I don’t know if you can put the idea (or least MY idea) of what African feminism is into a tidy little box wrapped with kente cloth and call it African Feminism/Exhibit A. Many of our societies prior to the Christian/Islamic invasion of the last five centuries were matriarchal. For instance, in the Akan culture, an uncle had more right to his sister’s children than that woman’s own husband did. This is because a woman’s child was her child for sure, and her brother would be confident that they were indeed a part of her lineage. To that end, there was a time in Africa – or Ghana at least – when the news of a pregnancy was met with celebration. Now, a girl gets pregnant and anguished screams of “Ooohhh!!!” echo in the village/city halls.
We just do things differently. For instance, the way we historically appropriated land in Africa is different from the way Europeans did. The land belonged to everyone in that community, not just some feudal lord in his stone fortress atop a Scottish knoll. To my knowledge, there was never the sense of competition between the sexes as Caucasian men and women have experienced it. Our Queen Mothers and Kings were afforded mutual respect, and we celebrated their unique roles and expectations within those roles. So in short, no: I do not believe “African feminism” exists. I believe African feminism is a euphemism for human decency.

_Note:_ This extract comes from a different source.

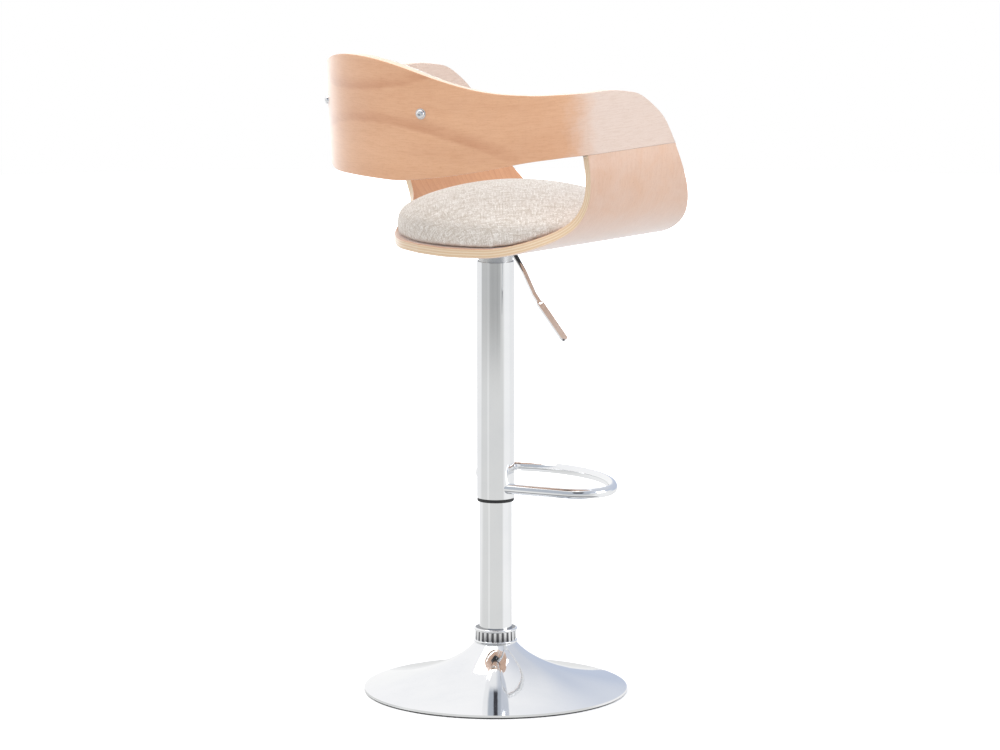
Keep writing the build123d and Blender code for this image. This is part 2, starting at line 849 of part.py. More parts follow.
pieces = {
    "floor_mat": make_floor_mat(),
    "base_cover": make_base_cover(),
    "base_weight": make_base_weight(),
    "column_flange": make_column_flange(),
    "flange_bolts": make_flange_bolts(),
    "flange_nuts": make_flange_nuts(),
    "fluted_collar": make_collar(),
    "lower_tube": make_lower_tube(),
    "rod_seat": make_rod_seat(),
    "guide_bush": make_guide_bush(),
    "bearing_lower_race": make_bearing_race(rod_seat_top),
    "bearing_balls": make_bearing_balls(),
    "bearing_cage": make_bearing_cage(),
    "bearing_upper_race": make_bearing_race(upper_race_bottom),
    "piston_rod": make_piston_rod(),
    "retaining_clip": make_retaining_clip(),
    "bump_stop": make_bump_stop(),
    "piston": make_piston(),
    "gas_cylinder": make_gas_cylinder(),
    "cylinder_gland": make_cylinder_gland(),
    "upper_tube": make_upper_tube(),
    "sleeve_cap": make_sleeve_cap(),
    "sleeve_end_ring": make_sleeve_end_ring(),
    "foot_loop": make_foot_loop(),
    "seat_plate": make_seat_plate(),
    "plate_screws": make_plate_screws(),
    "screw_inserts": make_screw_inserts(),
    "plate_socket": make_plate_socket(),
    "lever_bracket": make_lever_bracket(),
    "lever_pin": make_lever_pin(),
    "release_lever": make_release_lever(),
    "valve_button": make_valve_button(),
    "seat_shell": make_seat_shell(),
    "seam_dowels": make_seam_dowels(),
    "back_band": make_back_band(),
    "seat_cushion": make_seat_cushion(),
    "cushion_board": make_cushion_board(),
    "cushion_bolts": make_cushion_bolts(),
    "back_pad": make_back_pad(),
    "back_pad_board": make_back_pad_board(),
    "back_bolts": make_back_bolts(),
    "back_washers": make_back_washers(),
}

os.makedirs("parts", exist_ok=True)
for name, piece in pieces.items():
    solids = piece if isinstance(piece, list) else [piece]
    solids = [solid for part in solids for solid in part.solids()]
    export_step(Compound(children=solids), f"parts/{name}.step")
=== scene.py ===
import bmesh
import bpy
import math
from mathutils import Matrix, Vector


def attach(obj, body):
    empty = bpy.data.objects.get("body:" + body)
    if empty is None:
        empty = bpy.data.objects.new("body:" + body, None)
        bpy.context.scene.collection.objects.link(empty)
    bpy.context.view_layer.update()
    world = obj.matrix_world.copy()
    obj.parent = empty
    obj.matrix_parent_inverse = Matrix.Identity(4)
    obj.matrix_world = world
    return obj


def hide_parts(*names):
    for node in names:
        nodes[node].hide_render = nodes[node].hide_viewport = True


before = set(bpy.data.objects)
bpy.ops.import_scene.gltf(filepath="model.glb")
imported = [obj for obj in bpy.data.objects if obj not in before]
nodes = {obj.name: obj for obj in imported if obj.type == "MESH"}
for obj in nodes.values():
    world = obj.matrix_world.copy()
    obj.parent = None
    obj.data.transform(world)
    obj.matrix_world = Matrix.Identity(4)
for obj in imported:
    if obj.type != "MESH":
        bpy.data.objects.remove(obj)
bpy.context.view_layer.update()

# Sizes in metres, the same as those of the solid part
SEAT_HEIGHT = 0.690
SEAT_TILT = 2.87
PLY = 0.014
HALF_WIDTH = 0.250
BEND_RADIUS = 0.140
SEAM_HEIGHT = 0.155
SEAM_GAP = 0.0002
BACK_CENTRE = 0.010
PLY_LAYERS = 7
SAME_PLACE = 1e-5

SHELL_REAR_LINE = [
    (0.0, -0.142), (0.060, -0.134), (0.110, -0.108), (0.150, -0.076), (0.175, -0.049),
    (0.198, -0.023), (0.222, -0.007), (0.250, -0.0005), (0.280, 0.0), (0.345, -0.007),
]
SHELL_FRONT_LINE = [
    (0.0, 0.206), (0.170, 0.206), (0.210, 0.203), (0.246, 0.193), (0.278, 0.181),
    (0.316, 0.165), (0.345, 0.154),
]
BAND_TOP_LINE = [
    (-0.240, 0.153), (-0.196, 0.123), (-0.150, 0.104), (-0.092, 0.095), (-0.055, 0.093),
    (0.0, 0.091), (0.040, 0.0905), (0.068, 0.086), (0.092, 0.079), (0.118, 0.059),
    (0.138, 0.036), (0.154, 0.002),
]
BAND_LOW_LINE = [
    (-0.240, -0.026), (-0.228, -0.027), (-0.205, -0.022), (-0.110, -0.004), (-0.050, 0.0),
    (-0.007, 0.0), (0.154, 0.0),
]

# The way the stool is looked at, and the lie of the cushion's cloth with it
AWAY = Vector((0.809, -0.588, 0.0))
RIGHT = Vector((-0.588, -0.809, 0.0))

seat_lean = Matrix.Rotation(math.radians(-SEAT_TILT), 4, "X")
seat_frame = Matrix.Translation((0, 0, SEAT_HEIGHT)) @ seat_lean


# Small helpers for shader trees
def add(tree, kind, **settings):
    node = tree.nodes.new("ShaderNode" + kind)
    for name, value in settings.items():
        setattr(node, name, value)
    return node


def feed(tree, socket, value):
    if isinstance(value, bpy.types.NodeSocket):
        tree.links.new(value, socket)
    else:
        socket.default_value = value


def set_inputs(node, **values):
    for name, value in values.items():
        node.inputs[name.replace("_", " ")].default_value = value


def calc(tree, operation, *values):
    node = add(tree, "Math", operation=operation)
    for socket, value in zip(node.inputs, values):
        feed(tree, socket, value)
    return node.outputs[0]


def times(tree, product, *factors):
    for factor in factors:
        product = calc(tree, "MULTIPLY", product, factor)
    return product


def plus(tree, first, second):
    return calc(tree, "ADD", first, second)


def gap_from(tree, value, middle):
    """How far a number is from the middle, on either side."""
    return calc(tree, "ABSOLUTE", calc(tree, "SUBTRACT", value, middle))


def dot(tree, first, second):
    node = add(tree, "VectorMath", operation="DOT_PRODUCT")
    feed(tree, node.inputs[0], first)
    feed(tree, node.inputs[1], second)
    return node.outputs["Value"]


def ease(tree, value, low, high, start=0.0, end=1.0):
    node = add(tree, "MapRange", interpolation_type="SMOOTHSTEP")
    for socket, number in zip(node.inputs, (value, low, high, start, end)):
        feed(tree, socket, number)
    return node.outputs[0]


def blend_colours(tree, share, first, second, way="MIX"):
    node = add(tree, "Mix", data_type="RGBA", blend_type=way)
    feed(tree, node.inputs[0], share)
    feed(tree, node.inputs[6], first)
    feed(tree, node.inputs[7], second)
    return node.outputs[2]


def stretch(tree, vector, scale, turn=(0, 0, 0)):
    node = add(tree, "Mapping")
    feed(tree, node.inputs["Vector"], vector)
    set_inputs(node, Rotation=turn, Scale=scale)
    return node.outputs[0]


def grainy(tree, vector, scale, detail=2.0, roughness=0.5, distortion=0.0):
    node = add(tree, "TexNoise")
    feed(tree, node.inputs["Vector"], vector)
    feed(tree, node.inputs["Scale"], scale)
    set_inputs(node, Detail=detail, Roughness=roughness, Distortion=distortion)
    return node.outputs[0]


def stretched(tree, vector, scale, detail, roughness, distortion=0.0):
    """Noise whose grains are longer one way than the other."""
    return grainy(tree, stretch(tree, vector, scale), 1.0, detail, roughness, distortion)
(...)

I read that there is a push for feminists to stop using the term as their moniker and to come up with some other name. There is this idea that they need to re-brand, because feminism/feminist has so many negative emotions attached to it, even among other women. Feminists, like any other clique, can be a cruel bunch if you do not share their same views. You can throw Catholics, Southern Baptists and Shiite Muslims in that category, just so I’m not accused of picking on feminists.
If I HAD to categorize myself, and put myself in a box, I’d like to say that I am a Decent Human Being…inist. Does decency have a gender or race? Of course not. At the end of the day, that’s all I want: to treat people fairly and to be treated fairly.
Can I get an ‘amen’ from my moderates?